> **Dataset extract**:

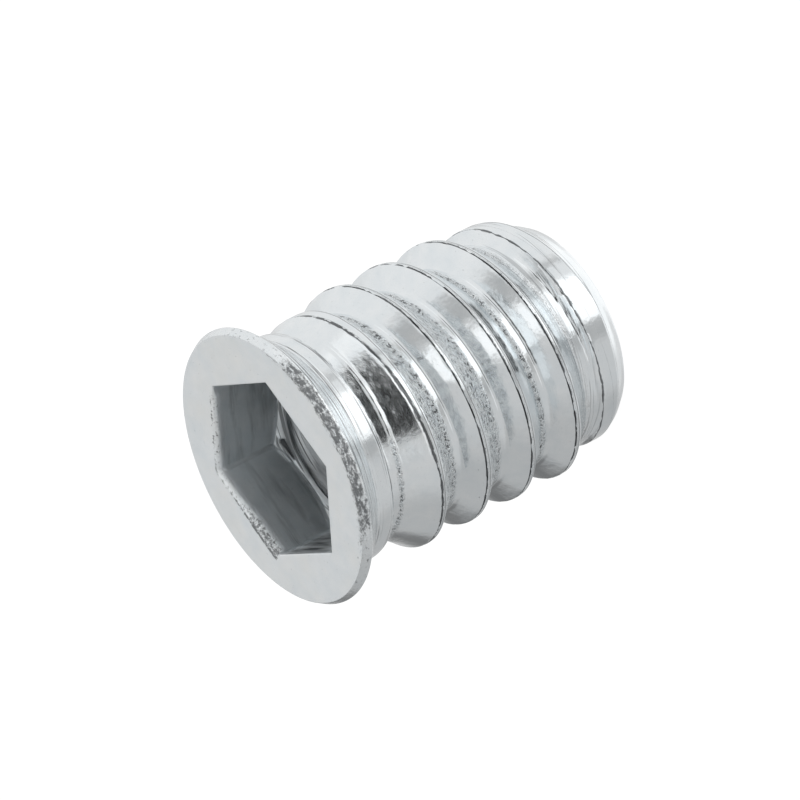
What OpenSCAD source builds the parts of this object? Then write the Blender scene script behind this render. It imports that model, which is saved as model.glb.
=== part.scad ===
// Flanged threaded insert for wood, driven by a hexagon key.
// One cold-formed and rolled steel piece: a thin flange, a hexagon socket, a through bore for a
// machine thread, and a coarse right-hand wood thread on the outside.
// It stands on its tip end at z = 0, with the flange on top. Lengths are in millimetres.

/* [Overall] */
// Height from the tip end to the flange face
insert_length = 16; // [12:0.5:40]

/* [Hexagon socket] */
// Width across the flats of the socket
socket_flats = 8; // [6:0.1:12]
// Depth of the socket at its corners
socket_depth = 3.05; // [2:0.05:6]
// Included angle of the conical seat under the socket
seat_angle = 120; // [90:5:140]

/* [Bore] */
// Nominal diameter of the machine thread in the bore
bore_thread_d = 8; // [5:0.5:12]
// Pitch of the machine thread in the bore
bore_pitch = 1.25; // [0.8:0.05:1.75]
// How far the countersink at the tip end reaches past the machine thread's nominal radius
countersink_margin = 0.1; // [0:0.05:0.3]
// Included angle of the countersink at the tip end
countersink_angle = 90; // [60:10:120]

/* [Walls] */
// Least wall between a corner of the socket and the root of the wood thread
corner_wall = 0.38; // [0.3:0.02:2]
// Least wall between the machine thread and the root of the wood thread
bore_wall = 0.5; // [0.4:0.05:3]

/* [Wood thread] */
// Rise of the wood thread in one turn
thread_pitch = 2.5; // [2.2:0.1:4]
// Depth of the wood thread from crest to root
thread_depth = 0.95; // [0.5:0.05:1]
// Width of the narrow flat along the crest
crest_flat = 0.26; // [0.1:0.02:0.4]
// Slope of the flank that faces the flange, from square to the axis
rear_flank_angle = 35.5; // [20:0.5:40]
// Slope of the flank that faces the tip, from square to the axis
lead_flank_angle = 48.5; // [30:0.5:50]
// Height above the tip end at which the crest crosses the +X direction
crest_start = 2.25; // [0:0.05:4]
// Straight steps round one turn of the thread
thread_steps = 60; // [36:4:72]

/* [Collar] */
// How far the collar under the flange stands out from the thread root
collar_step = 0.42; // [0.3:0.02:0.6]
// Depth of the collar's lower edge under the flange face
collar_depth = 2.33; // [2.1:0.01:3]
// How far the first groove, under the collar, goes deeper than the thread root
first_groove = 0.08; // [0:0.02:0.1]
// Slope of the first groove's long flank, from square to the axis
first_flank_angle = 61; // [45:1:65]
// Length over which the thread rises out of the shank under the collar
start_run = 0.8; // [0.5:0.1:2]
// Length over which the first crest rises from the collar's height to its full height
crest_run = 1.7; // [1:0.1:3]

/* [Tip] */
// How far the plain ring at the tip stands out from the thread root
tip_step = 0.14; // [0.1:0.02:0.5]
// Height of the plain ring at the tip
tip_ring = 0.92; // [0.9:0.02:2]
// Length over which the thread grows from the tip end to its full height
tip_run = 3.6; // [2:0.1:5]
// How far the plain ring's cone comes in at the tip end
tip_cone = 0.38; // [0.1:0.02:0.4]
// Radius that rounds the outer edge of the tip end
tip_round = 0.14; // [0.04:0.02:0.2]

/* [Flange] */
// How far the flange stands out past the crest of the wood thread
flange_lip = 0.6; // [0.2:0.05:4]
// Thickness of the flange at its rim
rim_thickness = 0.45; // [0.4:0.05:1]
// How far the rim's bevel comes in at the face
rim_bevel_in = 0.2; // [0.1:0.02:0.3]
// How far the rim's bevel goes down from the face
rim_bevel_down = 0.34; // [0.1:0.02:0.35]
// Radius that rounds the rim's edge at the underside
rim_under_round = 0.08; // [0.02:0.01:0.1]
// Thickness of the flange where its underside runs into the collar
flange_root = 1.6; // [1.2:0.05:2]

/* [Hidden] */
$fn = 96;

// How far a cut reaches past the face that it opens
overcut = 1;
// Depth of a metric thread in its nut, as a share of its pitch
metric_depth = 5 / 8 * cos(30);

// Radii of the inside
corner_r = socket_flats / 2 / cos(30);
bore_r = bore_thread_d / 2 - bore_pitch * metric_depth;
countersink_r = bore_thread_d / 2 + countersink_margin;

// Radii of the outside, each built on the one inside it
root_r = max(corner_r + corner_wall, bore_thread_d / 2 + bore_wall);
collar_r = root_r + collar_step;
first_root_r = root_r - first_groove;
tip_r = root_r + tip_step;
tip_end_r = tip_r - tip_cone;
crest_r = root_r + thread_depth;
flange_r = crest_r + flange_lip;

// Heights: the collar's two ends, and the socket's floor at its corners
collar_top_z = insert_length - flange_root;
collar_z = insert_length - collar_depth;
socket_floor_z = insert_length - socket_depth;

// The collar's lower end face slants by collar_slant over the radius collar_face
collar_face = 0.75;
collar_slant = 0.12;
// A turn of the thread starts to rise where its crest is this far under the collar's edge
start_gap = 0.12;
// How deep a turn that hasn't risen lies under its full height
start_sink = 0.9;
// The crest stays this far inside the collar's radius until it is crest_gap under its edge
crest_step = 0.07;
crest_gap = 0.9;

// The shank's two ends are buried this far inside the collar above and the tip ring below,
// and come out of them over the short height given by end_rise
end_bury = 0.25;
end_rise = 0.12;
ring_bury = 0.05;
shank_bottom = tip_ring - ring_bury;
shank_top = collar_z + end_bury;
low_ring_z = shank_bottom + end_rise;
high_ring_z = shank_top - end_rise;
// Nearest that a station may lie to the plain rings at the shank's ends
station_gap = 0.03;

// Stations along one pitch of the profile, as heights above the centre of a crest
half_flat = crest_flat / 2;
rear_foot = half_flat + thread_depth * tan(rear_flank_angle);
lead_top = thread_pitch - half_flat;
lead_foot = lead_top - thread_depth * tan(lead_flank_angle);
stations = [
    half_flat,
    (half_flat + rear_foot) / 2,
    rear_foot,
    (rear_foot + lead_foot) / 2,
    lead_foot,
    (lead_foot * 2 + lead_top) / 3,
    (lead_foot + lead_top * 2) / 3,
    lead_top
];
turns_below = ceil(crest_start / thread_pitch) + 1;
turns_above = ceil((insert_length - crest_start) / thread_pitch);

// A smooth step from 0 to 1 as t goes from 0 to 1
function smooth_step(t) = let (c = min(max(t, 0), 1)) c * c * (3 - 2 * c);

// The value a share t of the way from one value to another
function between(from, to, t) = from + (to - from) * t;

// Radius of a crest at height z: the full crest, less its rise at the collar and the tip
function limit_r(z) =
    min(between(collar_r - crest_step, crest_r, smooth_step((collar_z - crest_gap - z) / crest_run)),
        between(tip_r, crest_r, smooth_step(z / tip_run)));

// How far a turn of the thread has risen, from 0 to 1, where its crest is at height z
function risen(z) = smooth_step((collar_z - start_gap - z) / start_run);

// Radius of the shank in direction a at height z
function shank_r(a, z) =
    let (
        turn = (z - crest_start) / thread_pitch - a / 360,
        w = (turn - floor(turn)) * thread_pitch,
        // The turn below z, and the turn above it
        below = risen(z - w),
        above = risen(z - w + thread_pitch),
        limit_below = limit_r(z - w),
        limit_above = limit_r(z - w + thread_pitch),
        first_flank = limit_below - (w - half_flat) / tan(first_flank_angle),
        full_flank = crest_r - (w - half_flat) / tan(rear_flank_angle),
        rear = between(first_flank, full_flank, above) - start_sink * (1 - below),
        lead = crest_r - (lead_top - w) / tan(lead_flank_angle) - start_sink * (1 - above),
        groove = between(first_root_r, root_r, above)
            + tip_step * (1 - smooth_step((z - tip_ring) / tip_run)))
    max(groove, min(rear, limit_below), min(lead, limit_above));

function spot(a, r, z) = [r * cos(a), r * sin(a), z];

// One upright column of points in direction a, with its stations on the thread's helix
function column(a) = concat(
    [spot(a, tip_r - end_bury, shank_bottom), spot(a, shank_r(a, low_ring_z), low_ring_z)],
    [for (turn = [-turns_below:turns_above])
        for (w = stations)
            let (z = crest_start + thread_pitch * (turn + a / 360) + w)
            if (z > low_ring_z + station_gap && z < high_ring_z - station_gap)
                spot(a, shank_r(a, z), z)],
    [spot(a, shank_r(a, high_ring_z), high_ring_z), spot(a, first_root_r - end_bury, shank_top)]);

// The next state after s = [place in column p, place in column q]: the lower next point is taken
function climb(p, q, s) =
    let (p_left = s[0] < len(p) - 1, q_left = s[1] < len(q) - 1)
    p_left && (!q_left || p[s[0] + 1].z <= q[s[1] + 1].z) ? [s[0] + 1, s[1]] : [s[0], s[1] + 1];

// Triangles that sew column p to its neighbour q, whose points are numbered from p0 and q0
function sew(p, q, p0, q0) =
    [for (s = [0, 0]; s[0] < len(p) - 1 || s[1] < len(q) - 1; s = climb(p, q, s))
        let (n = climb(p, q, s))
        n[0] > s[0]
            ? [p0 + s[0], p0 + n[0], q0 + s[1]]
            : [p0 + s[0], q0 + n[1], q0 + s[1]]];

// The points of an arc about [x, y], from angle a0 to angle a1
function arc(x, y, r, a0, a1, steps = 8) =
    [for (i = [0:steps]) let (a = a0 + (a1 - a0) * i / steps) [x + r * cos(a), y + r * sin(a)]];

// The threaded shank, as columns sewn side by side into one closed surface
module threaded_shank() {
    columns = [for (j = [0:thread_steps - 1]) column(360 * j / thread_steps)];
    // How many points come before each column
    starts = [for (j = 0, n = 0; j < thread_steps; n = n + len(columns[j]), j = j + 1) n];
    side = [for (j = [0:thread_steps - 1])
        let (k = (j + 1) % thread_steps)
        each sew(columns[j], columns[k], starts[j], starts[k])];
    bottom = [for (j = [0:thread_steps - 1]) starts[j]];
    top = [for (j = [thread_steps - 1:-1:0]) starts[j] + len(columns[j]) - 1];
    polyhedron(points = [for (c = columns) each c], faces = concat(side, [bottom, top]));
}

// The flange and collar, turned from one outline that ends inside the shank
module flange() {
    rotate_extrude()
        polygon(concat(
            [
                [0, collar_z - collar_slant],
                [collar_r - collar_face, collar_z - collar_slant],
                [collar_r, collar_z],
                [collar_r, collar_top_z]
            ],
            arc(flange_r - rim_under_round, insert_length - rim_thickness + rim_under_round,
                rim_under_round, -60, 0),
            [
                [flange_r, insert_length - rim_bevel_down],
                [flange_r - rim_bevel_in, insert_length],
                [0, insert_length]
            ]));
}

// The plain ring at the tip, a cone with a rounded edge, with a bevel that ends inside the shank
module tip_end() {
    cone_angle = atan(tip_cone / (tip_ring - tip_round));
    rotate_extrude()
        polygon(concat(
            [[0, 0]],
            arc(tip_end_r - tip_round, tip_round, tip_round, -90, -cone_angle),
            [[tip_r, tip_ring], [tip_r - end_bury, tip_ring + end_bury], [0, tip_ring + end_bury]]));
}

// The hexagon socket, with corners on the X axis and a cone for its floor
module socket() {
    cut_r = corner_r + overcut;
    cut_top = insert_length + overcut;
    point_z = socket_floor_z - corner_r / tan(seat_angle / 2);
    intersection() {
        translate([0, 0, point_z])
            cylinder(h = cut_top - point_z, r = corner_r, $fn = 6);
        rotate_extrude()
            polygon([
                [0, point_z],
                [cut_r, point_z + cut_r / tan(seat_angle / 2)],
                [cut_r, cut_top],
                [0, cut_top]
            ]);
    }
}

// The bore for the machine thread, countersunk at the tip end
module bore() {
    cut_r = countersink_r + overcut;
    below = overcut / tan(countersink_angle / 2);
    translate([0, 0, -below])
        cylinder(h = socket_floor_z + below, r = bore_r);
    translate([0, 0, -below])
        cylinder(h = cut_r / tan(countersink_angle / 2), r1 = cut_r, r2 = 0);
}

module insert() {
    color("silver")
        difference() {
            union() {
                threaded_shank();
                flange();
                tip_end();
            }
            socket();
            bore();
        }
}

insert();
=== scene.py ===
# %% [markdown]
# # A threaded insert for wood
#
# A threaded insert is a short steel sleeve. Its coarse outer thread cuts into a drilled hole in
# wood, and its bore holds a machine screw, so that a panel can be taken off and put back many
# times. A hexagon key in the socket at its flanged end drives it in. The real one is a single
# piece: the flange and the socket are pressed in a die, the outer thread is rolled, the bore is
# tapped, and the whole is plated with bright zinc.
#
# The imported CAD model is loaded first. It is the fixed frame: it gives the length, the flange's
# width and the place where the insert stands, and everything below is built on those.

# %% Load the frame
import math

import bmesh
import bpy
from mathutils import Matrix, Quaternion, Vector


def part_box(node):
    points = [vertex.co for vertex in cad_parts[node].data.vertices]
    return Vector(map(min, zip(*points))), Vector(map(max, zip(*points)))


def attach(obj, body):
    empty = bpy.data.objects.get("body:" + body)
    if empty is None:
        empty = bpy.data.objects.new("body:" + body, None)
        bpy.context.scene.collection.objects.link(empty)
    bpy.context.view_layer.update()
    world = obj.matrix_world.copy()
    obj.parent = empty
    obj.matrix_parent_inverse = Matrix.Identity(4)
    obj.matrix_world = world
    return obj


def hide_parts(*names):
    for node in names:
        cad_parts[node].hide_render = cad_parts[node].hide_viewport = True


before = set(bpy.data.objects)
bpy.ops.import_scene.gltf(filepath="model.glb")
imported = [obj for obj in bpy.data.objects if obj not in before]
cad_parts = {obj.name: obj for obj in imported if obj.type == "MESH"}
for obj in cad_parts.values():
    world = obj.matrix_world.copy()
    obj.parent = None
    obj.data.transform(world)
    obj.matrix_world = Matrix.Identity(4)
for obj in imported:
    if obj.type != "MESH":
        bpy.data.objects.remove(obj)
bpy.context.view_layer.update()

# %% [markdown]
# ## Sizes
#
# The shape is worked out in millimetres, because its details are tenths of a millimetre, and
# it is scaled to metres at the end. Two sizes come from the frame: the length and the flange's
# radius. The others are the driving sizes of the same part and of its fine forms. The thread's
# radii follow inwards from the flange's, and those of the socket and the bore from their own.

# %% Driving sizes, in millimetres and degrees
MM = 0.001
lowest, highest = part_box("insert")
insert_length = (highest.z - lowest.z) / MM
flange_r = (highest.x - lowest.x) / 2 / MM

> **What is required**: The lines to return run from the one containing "threaded_shank();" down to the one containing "if empty is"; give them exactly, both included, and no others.

> **Solution to this problem**:
                threaded_shank();
                flange();
                tip_end();
            }
            socket();
            bore();
        }
}

insert();
=== scene.py ===
# %% [markdown]
# # A threaded insert for wood
#
# A threaded insert is a short steel sleeve. Its coarse outer thread cuts into a drilled hole in
# wood, and its bore holds a machine screw, so that a panel can be taken off and put back many
# times. A hexagon key in the socket at its flanged end drives it in. The real one is a single
# piece: the flange and the socket are pressed in a die, the outer thread is rolled, the bore is
# tapped, and the whole is plated with bright zinc.
#
# The imported CAD model is loaded first. It is the fixed frame: it gives the length, the flange's
# width and the place where the insert stands, and everything below is built on those.

# %% Load the frame
import math

import bmesh
import bpy
from mathutils import Matrix, Quaternion, Vector


def part_box(node):
    points = [vertex.co for vertex in cad_parts[node].data.vertices]
    return Vector(map(min, zip(*points))), Vector(map(max, zip(*points)))


def attach(obj, body):
    empty = bpy.data.objects.get("body:" + body)
    if empty is None:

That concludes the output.